In the twentieth century, a whole  new body of evidence became available to historians; evidence  unavailable to previous generations of scholars: The evidence of   archaeology. And what archaeology  tells us has been devastating to the  traditional view…..

On the word of the written histories, then, archaeologists expected to find, from Spain to eastern Iran, a flourishing and vibrant culture. An Islamic world of enormous cities endowed with all the wealth of antiquity and the plunder gathered in the Muslim wars of conquest. They hoped to find palaces, public baths, universities and mosques; all richly decorated with marble, ceramic and carved stone.

In fact, they found nothing of the sort.

For a more accurate rendition of history that isn’t colored by the anti-Catholic enlightenment historians or the Muslims trying to pretend that their faith has contributed to humanity, see How Christianity changed the world and The biblical origins of science.

Regarding the decline of Classical Civilization, it turns out it was not the Barbarians or the Christians that killed it, but the Islamic Arabs:

One of the most enduring problems of history is the decline of Classical Civilization. How was it that the civilization of Greece  and Rome, which had endured almost a thousand years, a civilization which prized learning, science and reason, gave way to the world of the Medieval; an age which saw, for a while, the almost complete disappearance of the rationalist spirit of  Greece and Rome? The traditional view was that after their  seizure of Italy in the fifth century, the Barbarian tribes of  Germany and Scythia had reduced Europe to an economic and cultural wasteland, initiating a Dark Age, which was to last half a millennium. After the Reformation, another suspect was added to the list: Christianity, or, more accurately, Catholic Christianity. In this view Christianity was corrupted beyond recognition after the time of Constantine and from the fourth  century onwards a power-hungry Church hierarchy, in cahoots with the Imperial authorities, kept the population of Europe in subservience and ignorance, effectively completing the  destructive work of the Barbarians.

In this ground-breaking work, historian John J. O’Neill examines a great variety of evidence from many specialties and reaches an astonishing and novel conclusion: Classical Civilization was not destroyed by Barbarians or by Christians. It survived intact into the early seventh century. The Vandals and Goths who  seized the Western Empire in the fifth century had become  completely romanized by the start of the sixth century. Artistic and intellectual life flourished, as did the economy and the cities built earlier under the Empire.
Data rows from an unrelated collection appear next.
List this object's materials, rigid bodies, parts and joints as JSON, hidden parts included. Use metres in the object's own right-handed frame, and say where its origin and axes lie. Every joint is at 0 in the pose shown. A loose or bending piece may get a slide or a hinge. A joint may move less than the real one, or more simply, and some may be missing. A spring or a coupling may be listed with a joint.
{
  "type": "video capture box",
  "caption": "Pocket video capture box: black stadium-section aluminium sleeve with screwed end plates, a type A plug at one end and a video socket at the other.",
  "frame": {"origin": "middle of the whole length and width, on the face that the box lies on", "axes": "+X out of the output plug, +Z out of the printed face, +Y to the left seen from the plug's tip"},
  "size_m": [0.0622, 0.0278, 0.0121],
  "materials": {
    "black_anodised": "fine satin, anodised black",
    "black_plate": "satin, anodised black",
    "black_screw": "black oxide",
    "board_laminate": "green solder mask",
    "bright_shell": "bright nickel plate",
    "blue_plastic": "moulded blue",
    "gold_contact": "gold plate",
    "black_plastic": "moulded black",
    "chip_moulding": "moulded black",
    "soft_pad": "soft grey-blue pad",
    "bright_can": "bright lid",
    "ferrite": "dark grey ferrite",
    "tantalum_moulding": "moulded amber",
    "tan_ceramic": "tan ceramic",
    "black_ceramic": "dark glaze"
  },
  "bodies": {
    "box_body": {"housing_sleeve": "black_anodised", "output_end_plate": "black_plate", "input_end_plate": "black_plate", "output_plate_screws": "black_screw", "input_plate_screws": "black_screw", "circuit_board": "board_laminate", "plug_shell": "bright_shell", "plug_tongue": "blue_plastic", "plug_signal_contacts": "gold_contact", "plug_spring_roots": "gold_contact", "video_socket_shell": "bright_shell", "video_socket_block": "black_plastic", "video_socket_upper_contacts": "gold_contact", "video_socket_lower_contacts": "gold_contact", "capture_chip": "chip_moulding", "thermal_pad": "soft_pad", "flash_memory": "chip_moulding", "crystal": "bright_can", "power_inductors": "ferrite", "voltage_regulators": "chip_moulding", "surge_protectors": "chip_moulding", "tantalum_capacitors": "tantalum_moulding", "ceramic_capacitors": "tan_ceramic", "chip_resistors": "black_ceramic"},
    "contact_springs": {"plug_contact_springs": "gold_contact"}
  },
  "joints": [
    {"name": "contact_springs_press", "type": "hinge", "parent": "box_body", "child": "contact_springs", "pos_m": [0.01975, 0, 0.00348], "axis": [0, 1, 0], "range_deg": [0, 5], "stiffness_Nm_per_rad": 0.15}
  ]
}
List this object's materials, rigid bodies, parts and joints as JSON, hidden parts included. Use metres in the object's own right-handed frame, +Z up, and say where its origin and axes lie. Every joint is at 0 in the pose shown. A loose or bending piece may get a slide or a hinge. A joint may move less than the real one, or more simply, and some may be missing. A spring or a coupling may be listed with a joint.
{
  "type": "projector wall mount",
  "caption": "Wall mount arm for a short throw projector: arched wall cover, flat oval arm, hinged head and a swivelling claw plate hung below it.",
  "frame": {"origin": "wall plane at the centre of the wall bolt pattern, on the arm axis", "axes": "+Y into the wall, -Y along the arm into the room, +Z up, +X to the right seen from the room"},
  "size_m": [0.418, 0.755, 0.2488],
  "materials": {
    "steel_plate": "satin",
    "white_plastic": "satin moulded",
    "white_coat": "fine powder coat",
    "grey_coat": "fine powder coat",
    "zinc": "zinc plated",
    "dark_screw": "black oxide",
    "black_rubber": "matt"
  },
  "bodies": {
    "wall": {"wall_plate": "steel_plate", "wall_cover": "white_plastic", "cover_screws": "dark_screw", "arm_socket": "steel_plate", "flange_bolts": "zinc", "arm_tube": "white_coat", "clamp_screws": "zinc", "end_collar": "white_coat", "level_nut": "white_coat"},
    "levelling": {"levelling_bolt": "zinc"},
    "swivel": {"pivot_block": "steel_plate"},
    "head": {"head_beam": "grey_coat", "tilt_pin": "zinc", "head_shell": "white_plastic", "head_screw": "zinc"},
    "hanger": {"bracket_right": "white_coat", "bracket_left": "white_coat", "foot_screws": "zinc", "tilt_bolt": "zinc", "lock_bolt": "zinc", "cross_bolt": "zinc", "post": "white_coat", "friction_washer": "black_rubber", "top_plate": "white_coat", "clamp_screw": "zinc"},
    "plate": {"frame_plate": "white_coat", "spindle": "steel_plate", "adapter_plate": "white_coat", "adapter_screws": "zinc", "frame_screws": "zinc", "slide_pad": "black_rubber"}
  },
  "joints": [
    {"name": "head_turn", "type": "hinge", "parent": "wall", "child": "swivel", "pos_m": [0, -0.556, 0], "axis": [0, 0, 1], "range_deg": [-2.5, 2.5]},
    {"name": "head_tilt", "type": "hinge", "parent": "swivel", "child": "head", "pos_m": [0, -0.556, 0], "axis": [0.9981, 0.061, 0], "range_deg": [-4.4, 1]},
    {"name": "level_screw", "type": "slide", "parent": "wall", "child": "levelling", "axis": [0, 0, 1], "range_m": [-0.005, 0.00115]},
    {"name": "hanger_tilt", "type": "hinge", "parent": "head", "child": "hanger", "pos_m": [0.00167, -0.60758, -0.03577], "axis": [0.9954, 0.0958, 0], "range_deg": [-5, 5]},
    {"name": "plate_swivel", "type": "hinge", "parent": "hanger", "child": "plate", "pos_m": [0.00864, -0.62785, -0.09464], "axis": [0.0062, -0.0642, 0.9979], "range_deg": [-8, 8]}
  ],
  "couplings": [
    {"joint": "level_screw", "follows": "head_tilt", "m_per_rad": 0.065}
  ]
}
Yet sometime in the middle of the seventh century everything changed.

Cities were abandoned, literacy plummeted, royal authority declined and local strongmen, or “barons”, seized control of the provinces. The Middle Ages had begun.

Who or what had caused this? As O’Neill notes, by the 1920s Belgian historian Henri Pirenne had located the proverbial “smoking gun”; but it was not in the hands of the Barbarians or the Christians: it was held by those who, even then, it had become fashionable to credit with saving, rather than  destroying, Classical Civilization: the Arabs.
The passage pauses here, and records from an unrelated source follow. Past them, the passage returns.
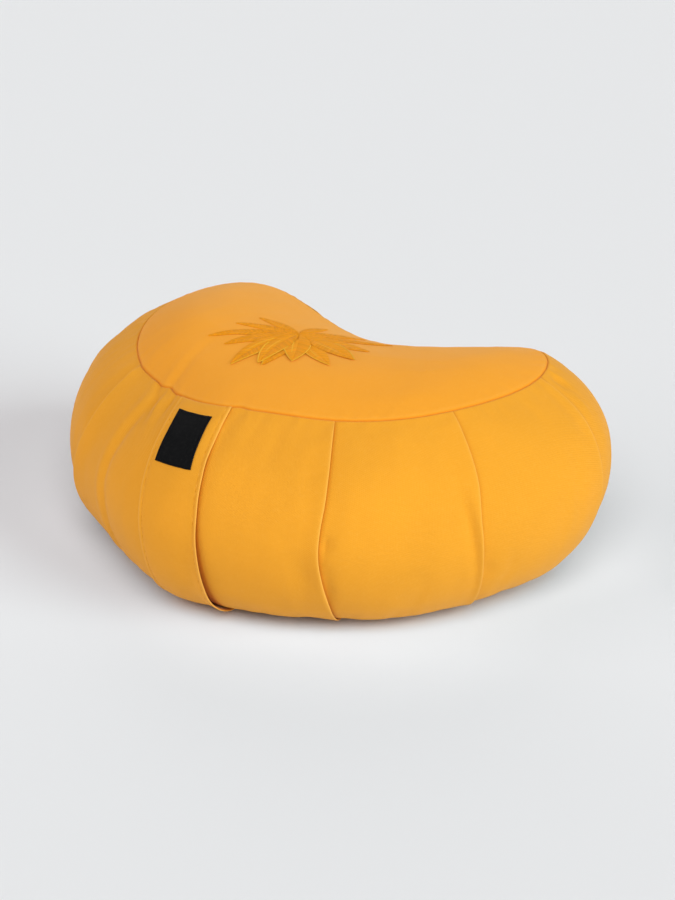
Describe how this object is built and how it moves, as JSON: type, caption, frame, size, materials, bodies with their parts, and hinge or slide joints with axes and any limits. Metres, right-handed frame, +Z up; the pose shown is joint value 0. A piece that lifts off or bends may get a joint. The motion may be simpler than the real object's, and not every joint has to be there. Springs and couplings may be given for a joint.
{
  "type": "crescent zafu meditation cushion",
  "caption": "Crescent meditation cushion with a pleated side band, a crowned top panel, a flat base, a carrying strap and a small blank label.",
  "frame": {"origin": "on the floor, at the middle of the cushion's footprint box", "axes": "+X towards the right horn of the crescent along its longest extent, +Y towards the heel notch at the back, +Z up; the strap and label are at the front, -Y"},
  "size_m": [0.4229, 0.3174, 0.1589],
  "materials": {
    "side_cotton": "marigold cotton twill, matte",
    "top_cotton": "marigold cotton twill, matte, with tone on tone stitching",
    "base_cotton": "marigold cotton twill, matte",
    "strap_cotton": "marigold cotton twill, matte, edge stitched",
    "label_cloth": "black woven tape, matte"
  },
  "bodies": {
    "root": {"pleated_body": "side_cotton", "top_panel": "top_cotton", "bottom_panel": "base_cotton", "handle_strap": "strap_cotton", "label": "label_cloth"}
  },
  "joints": []
}
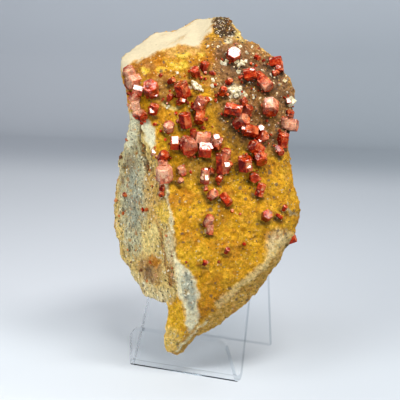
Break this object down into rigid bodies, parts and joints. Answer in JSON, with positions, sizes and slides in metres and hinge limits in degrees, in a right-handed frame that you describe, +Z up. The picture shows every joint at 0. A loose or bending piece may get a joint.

Regarding the “Islamic Golden Age”:

The archaeological non-appearance of the Islamic Golden Age is surely one of the most remarkable discoveries to come to light in the past century. It has not achieved the sensational  headlines we might expect, for the simple reason that a  non-discovery is of much less interest to the public than a  discovery….

Normally, we find one or two finds attributed to the seventh century, then nothing for three centuries, then a resumption of archaeological material in the mid- or late-tenth century. Take,  for example Egypt, the largest and most populous Islamic country during the Early Middle Ages. The Muslim conquest of the country occurred in 638 or 639, and we should expect the invaders to have begun, almost immediately, using the wealth of the land to begin building numerous and splendid places of worship, but apparently they didn’t. Only two mosques in the whole of Egypt, both in Cairo, are said to date from before the eleventh century: the Amr ibn al-As (641) and the Ahmad ibn Tulun (878). However, the latter building has many features found only in mosques of the eleventh century, so its date of 878 is disputed. Thus, in Egypt, we have a single place of worship, the mosque of Amr ibn al-As, dating from the mid-seventh century, then nothing for another three-and-a-half centuries. Why, in an enormous country with up to, perhaps, five million inhabitants, should the Muslims wait over 300 years before building themselves places of worship?

And it is the same throughout the Islamic world. No matter where we go, from Spain to Iran, there is virtually nothing between circa 650 and 950….

The sheer poverty of these remains makes it clear that the fabulously wealthy Cordoba of the eighth, ninth and early tenth centuries is a myth.